Wayne, It's not a question at being more adept or doing a better job than you are. It's more a difference in approach.

Frequencies with long decay times may not show up as problematic amplitude peaks. For example, a frequency that's bouncing back and forth between two walls will have a long decay time for every seat between those two walls. However, if you move a microphone between those two walls, you'll find places where that frequency might be softer than others or louder than others. Somewhere between those places will be a location where this frequency is around the same amplitude as other frequencies.

If your seat or your measuring location happens to be at that spot, the amplitude of that frequency will appear to measure flat. However, it will still be ringing and still have the long decay time. In a situation like that, amplitude based correction systems wouldn't detect a problem and wouldn't do any correction. A time-based correction system will see the long delay and calculate an inverse filter.

Likewise, there could be a situation where your speaker and room combine to create a loud hump around 60Hz at your listening seat. An amplitude based correction system will try to correct that, to bring the volume level in line with other frequencies. A time-based correction system will check for unusually long decay time and, if it finds none, will do nothing. You'll still have the amplitude hump.

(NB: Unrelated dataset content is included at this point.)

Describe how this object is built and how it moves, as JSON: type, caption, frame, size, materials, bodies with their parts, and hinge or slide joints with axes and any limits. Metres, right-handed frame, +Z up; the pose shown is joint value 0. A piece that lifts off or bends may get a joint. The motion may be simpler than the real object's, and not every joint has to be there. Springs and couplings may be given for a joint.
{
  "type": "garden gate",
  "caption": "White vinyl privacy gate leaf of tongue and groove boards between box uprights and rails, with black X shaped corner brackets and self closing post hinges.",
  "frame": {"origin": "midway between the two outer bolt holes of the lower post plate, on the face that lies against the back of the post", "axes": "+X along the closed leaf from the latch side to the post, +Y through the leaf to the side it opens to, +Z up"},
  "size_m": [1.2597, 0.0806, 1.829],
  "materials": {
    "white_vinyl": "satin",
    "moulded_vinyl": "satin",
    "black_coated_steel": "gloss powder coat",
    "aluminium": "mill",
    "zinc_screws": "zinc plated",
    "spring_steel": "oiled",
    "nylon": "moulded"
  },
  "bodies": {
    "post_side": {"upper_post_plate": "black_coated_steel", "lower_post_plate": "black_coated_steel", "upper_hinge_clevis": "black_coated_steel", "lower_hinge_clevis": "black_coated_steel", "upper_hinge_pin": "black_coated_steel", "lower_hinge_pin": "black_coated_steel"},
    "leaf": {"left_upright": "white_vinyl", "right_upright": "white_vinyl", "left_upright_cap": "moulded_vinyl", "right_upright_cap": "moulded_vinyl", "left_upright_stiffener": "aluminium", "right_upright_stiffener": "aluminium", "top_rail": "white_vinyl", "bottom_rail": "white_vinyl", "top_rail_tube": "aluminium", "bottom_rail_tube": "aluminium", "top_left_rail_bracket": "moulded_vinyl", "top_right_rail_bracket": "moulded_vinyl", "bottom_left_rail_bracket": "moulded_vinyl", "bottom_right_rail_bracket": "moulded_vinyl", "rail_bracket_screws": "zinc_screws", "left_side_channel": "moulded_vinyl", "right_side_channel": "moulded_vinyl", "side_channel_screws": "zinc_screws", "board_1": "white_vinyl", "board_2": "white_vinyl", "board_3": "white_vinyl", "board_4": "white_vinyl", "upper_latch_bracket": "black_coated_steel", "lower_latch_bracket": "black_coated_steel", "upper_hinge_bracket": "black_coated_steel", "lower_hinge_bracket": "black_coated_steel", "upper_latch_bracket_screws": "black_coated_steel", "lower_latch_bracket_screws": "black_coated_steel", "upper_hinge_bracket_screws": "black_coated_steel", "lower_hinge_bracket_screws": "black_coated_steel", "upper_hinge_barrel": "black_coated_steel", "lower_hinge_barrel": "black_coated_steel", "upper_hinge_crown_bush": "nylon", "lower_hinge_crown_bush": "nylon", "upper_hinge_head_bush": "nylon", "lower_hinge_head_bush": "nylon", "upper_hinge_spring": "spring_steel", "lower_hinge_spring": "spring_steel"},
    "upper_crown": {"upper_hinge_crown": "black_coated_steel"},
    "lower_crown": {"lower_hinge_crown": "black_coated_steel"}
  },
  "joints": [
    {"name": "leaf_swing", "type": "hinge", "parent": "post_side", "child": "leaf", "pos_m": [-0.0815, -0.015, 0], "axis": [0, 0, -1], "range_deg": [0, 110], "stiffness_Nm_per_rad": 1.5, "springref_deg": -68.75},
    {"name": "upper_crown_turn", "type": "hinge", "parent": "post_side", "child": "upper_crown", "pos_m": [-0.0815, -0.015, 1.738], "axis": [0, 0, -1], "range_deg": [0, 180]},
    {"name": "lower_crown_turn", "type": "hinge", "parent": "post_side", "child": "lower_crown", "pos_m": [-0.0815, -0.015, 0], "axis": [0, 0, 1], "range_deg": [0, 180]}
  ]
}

So it is two different approaches, each of which can sometimes totally miss a problem that the other is addressing. Agreed. Removing energy from a frequency that is bouncing back and forth between two walls in an attempt to lower its decay time can also make it appear quieter (and bring it more in line with other frequencies). But if the the latter were the goal of the Lex/Meridian systems, they wouldn't be going through the added effort of measuring in the time domain. So much easier to simply look for the loudest and most offending peaks and try to bring those down. That's what most of the EQ systems on receivers do. Precision aside, there is nothing magical about the parametric EQ used by Meridian, Lexicon, Audyssey and H/K. They're basically used to remove energy from a particular frequency.

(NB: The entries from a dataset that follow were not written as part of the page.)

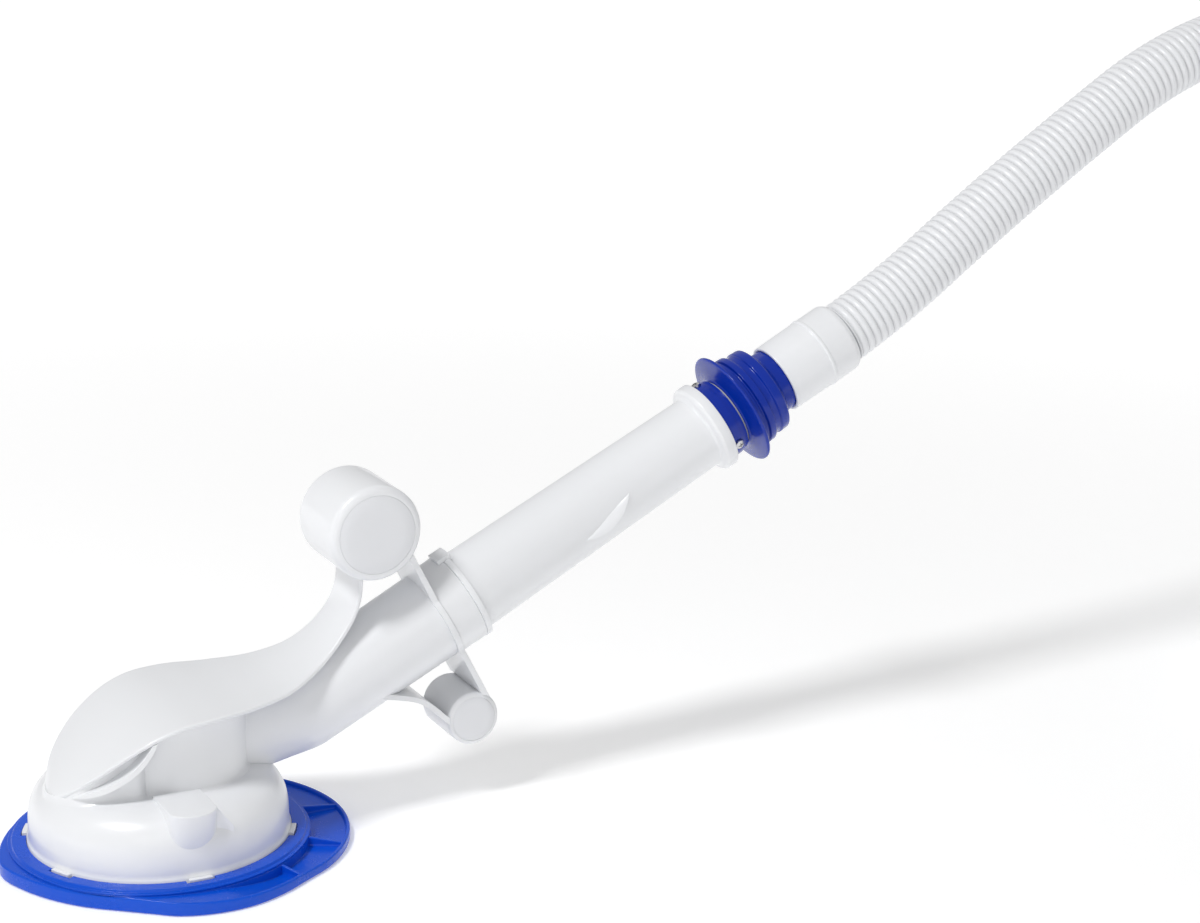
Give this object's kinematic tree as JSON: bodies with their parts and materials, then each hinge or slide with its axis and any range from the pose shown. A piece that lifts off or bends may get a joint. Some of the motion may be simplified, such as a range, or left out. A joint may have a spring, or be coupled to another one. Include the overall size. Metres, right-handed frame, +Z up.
{
  "type": "suction pool cleaner",
  "caption": "Suction pool cleaner with a round foot and dome, long curved shroud, float, weight, inclined two-piece tube, swivel and corrugated hose.",
  "frame": {"origin": "centre of the suction mouth, in the plane of the foot's underside, which rests on the floor", "axes": "+Z up, +X from the nose towards the tube and hose, XZ is the plane of symmetry"},
  "size_m": [1.273, 0.5264, 0.4419],
  "materials": {
    "white_plastic": "satin gloss",
    "blue_plastic": "gloss",
    "blue_skirt": "satin",
    "black_rubber": "matt",
    "grey_plastic": "satin",
    "stainless_steel": "satin",
    "cap_plastic": "satin",
    "foam": "matt",
    "iron": "matt",
    "hose_plastic": "satin gloss"
  },
  "bodies": {
    "cleaner": {"skirt_disc": "blue_skirt", "retaining_ring": "blue_plastic", "dome_shell": "white_plastic", "dome_clips": "white_plastic", "side_lugs": "white_plastic", "throat_nozzle": "black_rubber", "head_housing": "white_plastic", "shroud": "white_plastic", "scoop_near": "white_plastic", "scoop_far": "white_plastic", "valve_frame": "grey_plastic", "valve_pin": "stainless_steel", "valve_bushes": "grey_plastic", "neck_duct": "white_plastic", "body_tube": "white_plastic", "upper_tube": "white_plastic", "locking_lug": "white_plastic", "tube_fins": "white_plastic", "inner_tube": "grey_plastic", "socket_seal": "black_rubber", "strap_plate": "white_plastic", "weight_cradle": "white_plastic", "float_shell": "white_plastic", "float_cap": "cap_plastic", "float_core": "foam", "weight_shell": "white_plastic", "weight_cap": "cap_plastic", "weight_slug": "iron", "swivel_collar": "blue_plastic", "collar_screws": "stainless_steel", "bearing_ring": "grey_plastic", "hose_tube": "hose_plastic", "hose_coil": "hose_plastic", "end_cuff": "hose_plastic"},
    "swivel": {"swivel_connector": "blue_plastic", "retaining_clip": "grey_plastic", "hose_cuff": "hose_plastic"},
    "flapper": {"flapper": "black_rubber"}
  },
  "joints": [
    {"name": "swivel_turn", "type": "hinge", "parent": "cleaner", "child": "swivel", "pos_m": [0.3745, 0, 0.21397], "axis": [0.8959, 0, 0.4442], "continuous": true},
    {"name": "flapper_swing", "type": "hinge", "parent": "cleaner", "child": "flapper", "pos_m": [0.012, 0, 0.08], "axis": [0, 1, 0], "range_deg": [-18, 18]}
  ]
}
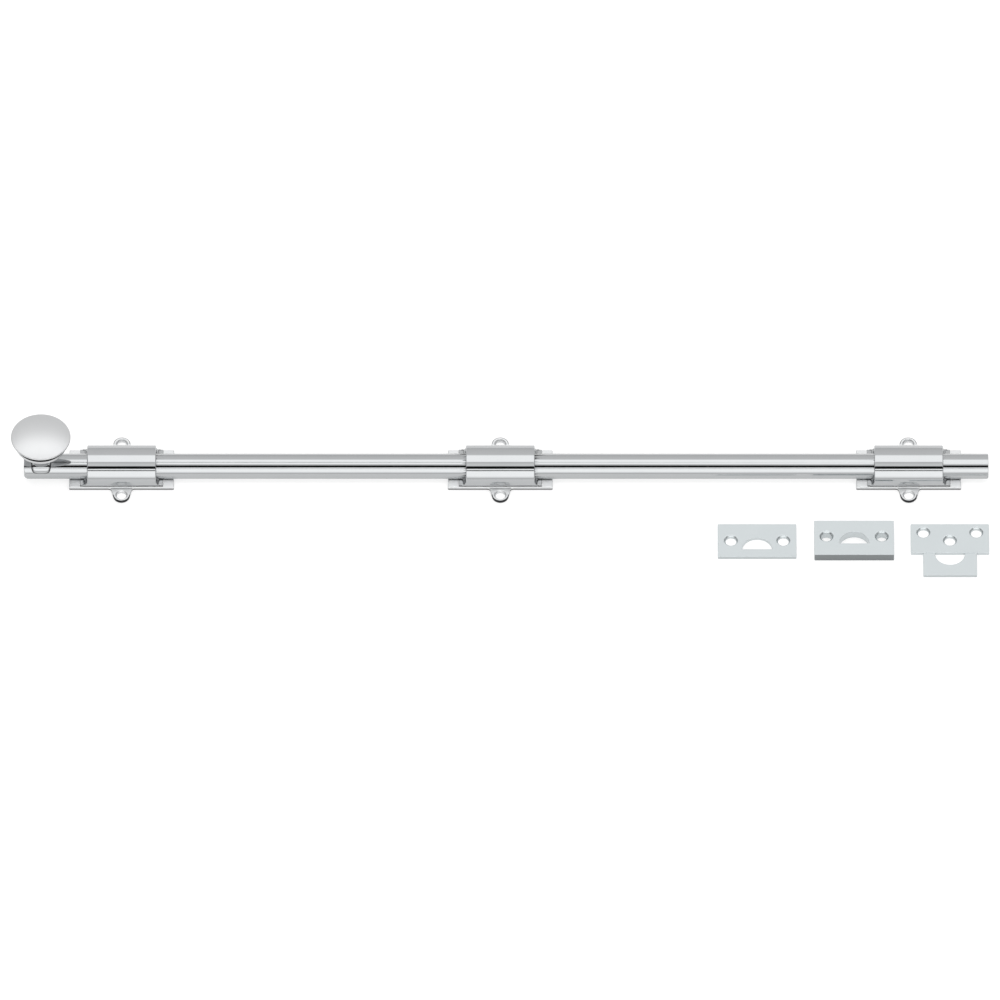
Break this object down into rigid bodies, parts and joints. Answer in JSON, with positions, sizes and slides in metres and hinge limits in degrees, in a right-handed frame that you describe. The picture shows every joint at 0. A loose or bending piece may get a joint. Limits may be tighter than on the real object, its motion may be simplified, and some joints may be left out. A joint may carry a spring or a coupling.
{
  "type": "surface bolt",
  "caption": "Polished chrome half-round surface bolt: a long rod slides through screw-on guides by a mushroom knob, with flat, raised and tongue strikes laid beside it.",
  "frame": {"origin": "middle of the centre guide's mounting face, where it meets the door", "axes": "+X along the rod towards its locking tip, +Z out of the door face, +Y across the rod, away from the strikes"},
  "size_m": [0.669, 0.1227, 0.0409],
  "materials": {
    "polished_chrome": "polished chrome plate on solid brass",
    "strike_chrome": "polished chrome plate on flat brass",
    "screw_steel": "zinc-plated steel",
    "spring_bronze": "rolled phosphor bronze"
  },
  "bodies": {
    "guides": {"tail_guide_base": "polished_chrome", "tail_guide_saddle": "polished_chrome", "tail_friction_spring": "spring_bronze", "tail_guide_screw_1": "screw_steel", "tail_guide_screw_2": "screw_steel", "tail_guide_screw_3": "screw_steel", "tail_guide_screw_4": "screw_steel", "centre_guide_base": "polished_chrome", "centre_guide_saddle": "polished_chrome", "centre_friction_spring": "spring_bronze", "centre_guide_screw_1": "screw_steel", "centre_guide_screw_2": "screw_steel", "centre_guide_screw_3": "screw_steel", "centre_guide_screw_4": "screw_steel", "tip_guide_base": "polished_chrome", "tip_guide_saddle": "polished_chrome", "tip_friction_spring": "spring_bronze", "tip_guide_screw_1": "screw_steel", "tip_guide_screw_2": "screw_steel", "tip_guide_screw_3": "screw_steel", "tip_guide_screw_4": "screw_steel", "stop_pin": "screw_steel", "flat_strike": "strike_chrome", "raised_strike": "strike_chrome", "tongue_strike": "strike_chrome"},
    "bolt": {"bolt_rod": "polished_chrome", "knob_collar": "polished_chrome", "knob": "polished_chrome", "knob_screw": "screw_steel"}
  },
  "joints": [
    {"name": "bolt_slide", "type": "slide", "parent": "guides", "child": "bolt", "axis": [1, 0, 0], "range_m": [0, 0.0238]}
  ]
}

The trick is being able to recognize which peaks correlate to long decay times and which ones don't. The Lex/Meridian systems can not only tell the difference, but they only attempt to correct the ones that correspond to long decay times, leaving the others alone.

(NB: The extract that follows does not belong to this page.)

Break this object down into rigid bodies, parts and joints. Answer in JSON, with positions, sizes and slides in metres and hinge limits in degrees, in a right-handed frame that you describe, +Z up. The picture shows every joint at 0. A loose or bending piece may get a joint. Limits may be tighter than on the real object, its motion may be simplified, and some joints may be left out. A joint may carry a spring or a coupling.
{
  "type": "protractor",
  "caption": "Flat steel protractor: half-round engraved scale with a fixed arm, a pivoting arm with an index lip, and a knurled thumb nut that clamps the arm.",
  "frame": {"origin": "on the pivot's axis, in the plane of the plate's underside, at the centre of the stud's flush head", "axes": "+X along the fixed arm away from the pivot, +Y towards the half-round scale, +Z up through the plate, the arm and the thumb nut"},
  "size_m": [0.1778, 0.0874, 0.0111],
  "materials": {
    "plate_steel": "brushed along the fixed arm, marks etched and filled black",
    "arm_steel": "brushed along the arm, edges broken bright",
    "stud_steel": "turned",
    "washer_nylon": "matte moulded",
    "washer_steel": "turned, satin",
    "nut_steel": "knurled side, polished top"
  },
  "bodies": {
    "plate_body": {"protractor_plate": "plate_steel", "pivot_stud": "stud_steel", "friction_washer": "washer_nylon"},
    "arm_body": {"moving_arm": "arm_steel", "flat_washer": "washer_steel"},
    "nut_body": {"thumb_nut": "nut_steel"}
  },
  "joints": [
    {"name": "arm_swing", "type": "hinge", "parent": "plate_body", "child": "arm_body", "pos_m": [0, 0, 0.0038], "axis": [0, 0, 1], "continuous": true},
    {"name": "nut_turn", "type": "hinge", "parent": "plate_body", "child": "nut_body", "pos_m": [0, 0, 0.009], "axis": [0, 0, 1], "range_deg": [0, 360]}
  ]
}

Wayne, if you see four peaks between 20Hz and 250Hz, what method do you use to tell which of those has unusually long decay times and which ones don't? What if it is measuring from a location where a certain frequency isn't peaking in amplitude but does have a long decay time? If you believe it is correcting for peaks, then it will apply no correction there. If you believe it is correcting for decay time, then it will apply correction there. Which is it?

BTW, since it can't fix all the problems, it only goes after the most severe ones. For each of the 10 channels it corrects (7 main channels and 3 subs), up to 7 filters can be used. In practice however, Dr. Muller has said that they've never run into a situation that required more than 3 or 4 filters per channel.